*WHAT THE TASK REQUIRES:* Everything from the line containing "bpy.context.scene.collection.objects.link(empty)" to the line containing "NEAREST_SEEN = 0.01", both lines included, must be copied exactly; nothing else should be.

*DATASET SECTION:*
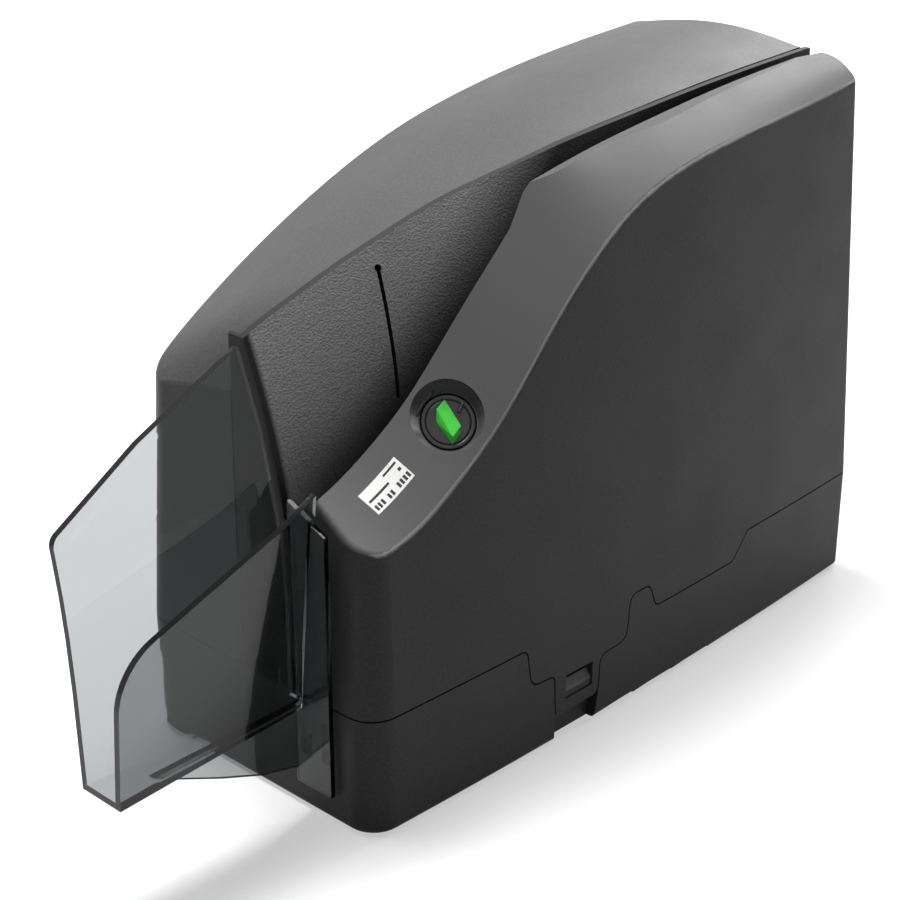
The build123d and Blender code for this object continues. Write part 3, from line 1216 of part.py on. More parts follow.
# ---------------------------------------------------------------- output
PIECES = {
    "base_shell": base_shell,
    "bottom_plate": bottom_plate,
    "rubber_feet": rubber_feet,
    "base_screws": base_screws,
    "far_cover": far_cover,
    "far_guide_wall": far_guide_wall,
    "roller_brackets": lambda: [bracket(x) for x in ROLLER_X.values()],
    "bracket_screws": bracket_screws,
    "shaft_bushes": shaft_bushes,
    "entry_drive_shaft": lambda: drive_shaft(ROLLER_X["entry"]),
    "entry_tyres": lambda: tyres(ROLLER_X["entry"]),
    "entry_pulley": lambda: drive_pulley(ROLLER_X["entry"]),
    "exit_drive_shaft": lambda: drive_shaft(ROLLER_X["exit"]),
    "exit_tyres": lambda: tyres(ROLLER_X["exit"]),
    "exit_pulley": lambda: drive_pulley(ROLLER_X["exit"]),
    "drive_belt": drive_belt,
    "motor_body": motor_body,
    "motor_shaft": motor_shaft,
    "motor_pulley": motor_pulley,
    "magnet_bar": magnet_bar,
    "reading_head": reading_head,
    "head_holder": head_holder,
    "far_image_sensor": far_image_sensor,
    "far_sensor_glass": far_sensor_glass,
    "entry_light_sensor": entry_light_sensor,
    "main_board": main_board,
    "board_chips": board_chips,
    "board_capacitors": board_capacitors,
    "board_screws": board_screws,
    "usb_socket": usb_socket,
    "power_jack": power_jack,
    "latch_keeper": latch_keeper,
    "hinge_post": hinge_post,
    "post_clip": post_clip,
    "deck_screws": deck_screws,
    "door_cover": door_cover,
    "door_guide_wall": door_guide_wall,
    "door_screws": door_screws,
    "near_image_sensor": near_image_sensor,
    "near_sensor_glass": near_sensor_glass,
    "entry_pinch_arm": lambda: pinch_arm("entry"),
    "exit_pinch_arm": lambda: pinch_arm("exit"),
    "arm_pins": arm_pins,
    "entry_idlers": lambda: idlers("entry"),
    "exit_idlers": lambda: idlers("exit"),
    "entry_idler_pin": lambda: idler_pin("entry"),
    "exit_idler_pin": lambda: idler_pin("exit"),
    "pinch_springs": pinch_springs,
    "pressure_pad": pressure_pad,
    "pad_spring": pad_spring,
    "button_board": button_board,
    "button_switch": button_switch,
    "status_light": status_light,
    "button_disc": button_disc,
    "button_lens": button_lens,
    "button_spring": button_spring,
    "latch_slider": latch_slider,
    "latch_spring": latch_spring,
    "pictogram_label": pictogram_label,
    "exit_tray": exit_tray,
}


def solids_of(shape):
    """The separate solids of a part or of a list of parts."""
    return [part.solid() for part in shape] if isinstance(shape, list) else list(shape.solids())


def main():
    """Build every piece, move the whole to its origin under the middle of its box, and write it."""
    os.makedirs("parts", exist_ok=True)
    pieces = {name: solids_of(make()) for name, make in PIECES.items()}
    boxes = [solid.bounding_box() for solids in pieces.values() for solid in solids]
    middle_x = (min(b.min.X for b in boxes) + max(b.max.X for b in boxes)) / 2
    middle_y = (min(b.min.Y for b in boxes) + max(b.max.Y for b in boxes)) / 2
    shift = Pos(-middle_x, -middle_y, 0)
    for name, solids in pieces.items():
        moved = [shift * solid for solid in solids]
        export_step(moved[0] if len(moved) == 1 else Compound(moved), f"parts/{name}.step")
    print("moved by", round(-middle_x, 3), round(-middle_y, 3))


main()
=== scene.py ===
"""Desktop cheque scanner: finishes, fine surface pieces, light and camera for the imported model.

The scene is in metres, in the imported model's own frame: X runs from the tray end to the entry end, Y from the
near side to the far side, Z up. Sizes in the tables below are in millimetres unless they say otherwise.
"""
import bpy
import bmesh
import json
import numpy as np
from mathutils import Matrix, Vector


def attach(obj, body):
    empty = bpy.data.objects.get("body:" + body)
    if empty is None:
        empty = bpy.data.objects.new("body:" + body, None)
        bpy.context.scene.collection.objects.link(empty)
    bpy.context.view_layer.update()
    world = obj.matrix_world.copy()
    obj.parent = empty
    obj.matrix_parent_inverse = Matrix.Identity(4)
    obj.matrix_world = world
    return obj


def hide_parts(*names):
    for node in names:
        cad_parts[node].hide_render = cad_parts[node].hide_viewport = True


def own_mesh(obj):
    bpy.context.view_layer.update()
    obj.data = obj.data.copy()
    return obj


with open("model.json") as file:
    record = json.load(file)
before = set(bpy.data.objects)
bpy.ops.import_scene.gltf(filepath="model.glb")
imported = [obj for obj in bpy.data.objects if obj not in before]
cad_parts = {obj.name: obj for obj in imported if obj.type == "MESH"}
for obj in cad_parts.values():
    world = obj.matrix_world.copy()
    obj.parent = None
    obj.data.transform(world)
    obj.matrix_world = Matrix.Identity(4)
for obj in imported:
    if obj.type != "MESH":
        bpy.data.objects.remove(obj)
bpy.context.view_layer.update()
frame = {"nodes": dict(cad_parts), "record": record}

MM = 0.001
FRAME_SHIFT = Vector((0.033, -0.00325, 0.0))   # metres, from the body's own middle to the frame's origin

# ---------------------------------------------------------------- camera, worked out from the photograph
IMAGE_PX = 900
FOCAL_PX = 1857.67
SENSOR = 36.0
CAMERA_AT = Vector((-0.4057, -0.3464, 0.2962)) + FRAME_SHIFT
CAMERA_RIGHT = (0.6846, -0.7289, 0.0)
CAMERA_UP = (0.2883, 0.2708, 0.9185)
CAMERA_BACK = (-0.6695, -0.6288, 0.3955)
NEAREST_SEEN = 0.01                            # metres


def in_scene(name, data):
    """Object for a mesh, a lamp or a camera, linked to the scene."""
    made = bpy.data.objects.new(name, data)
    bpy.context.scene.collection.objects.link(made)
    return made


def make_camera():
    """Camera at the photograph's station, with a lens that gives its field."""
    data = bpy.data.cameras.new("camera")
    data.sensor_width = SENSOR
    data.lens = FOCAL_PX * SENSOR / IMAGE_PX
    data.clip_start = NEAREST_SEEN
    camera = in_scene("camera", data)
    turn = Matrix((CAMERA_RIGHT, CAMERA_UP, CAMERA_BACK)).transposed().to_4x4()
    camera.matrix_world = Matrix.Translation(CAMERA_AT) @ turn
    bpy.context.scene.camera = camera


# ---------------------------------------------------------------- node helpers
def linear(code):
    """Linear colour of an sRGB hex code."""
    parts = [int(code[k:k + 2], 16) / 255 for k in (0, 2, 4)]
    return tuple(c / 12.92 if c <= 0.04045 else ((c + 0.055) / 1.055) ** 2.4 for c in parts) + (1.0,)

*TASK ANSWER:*
        bpy.context.scene.collection.objects.link(empty)
    bpy.context.view_layer.update()
    world = obj.matrix_world.copy()
    obj.parent = empty
    obj.matrix_parent_inverse = Matrix.Identity(4)
    obj.matrix_world = world
    return obj


def hide_parts(*names):
    for node in names:
        cad_parts[node].hide_render = cad_parts[node].hide_viewport = True


def own_mesh(obj):
    bpy.context.view_layer.update()
    obj.data = obj.data.copy()
    return obj


with open("model.json") as file:
    record = json.load(file)
before = set(bpy.data.objects)
bpy.ops.import_scene.gltf(filepath="model.glb")
imported = [obj for obj in bpy.data.objects if obj not in before]
cad_parts = {obj.name: obj for obj in imported if obj.type == "MESH"}
for obj in cad_parts.values():
    world = obj.matrix_world.copy()
    obj.parent = None
    obj.data.transform(world)
    obj.matrix_world = Matrix.Identity(4)
for obj in imported:
    if obj.type != "MESH":
        bpy.data.objects.remove(obj)
bpy.context.view_layer.update()
frame = {"nodes": dict(cad_parts), "record": record}

MM = 0.001
FRAME_SHIFT = Vector((0.033, -0.00325, 0.0))   # metres, from the body's own middle to the frame's origin

# ---------------------------------------------------------------- camera, worked out from the photograph
IMAGE_PX = 900
FOCAL_PX = 1857.67
SENSOR = 36.0
CAMERA_AT = Vector((-0.4057, -0.3464, 0.2962)) + FRAME_SHIFT
CAMERA_RIGHT = (0.6846, -0.7289, 0.0)
CAMERA_UP = (0.2883, 0.2708, 0.9185)
CAMERA_BACK = (-0.6695, -0.6288, 0.3955)
NEAREST_SEEN = 0.01                            # metres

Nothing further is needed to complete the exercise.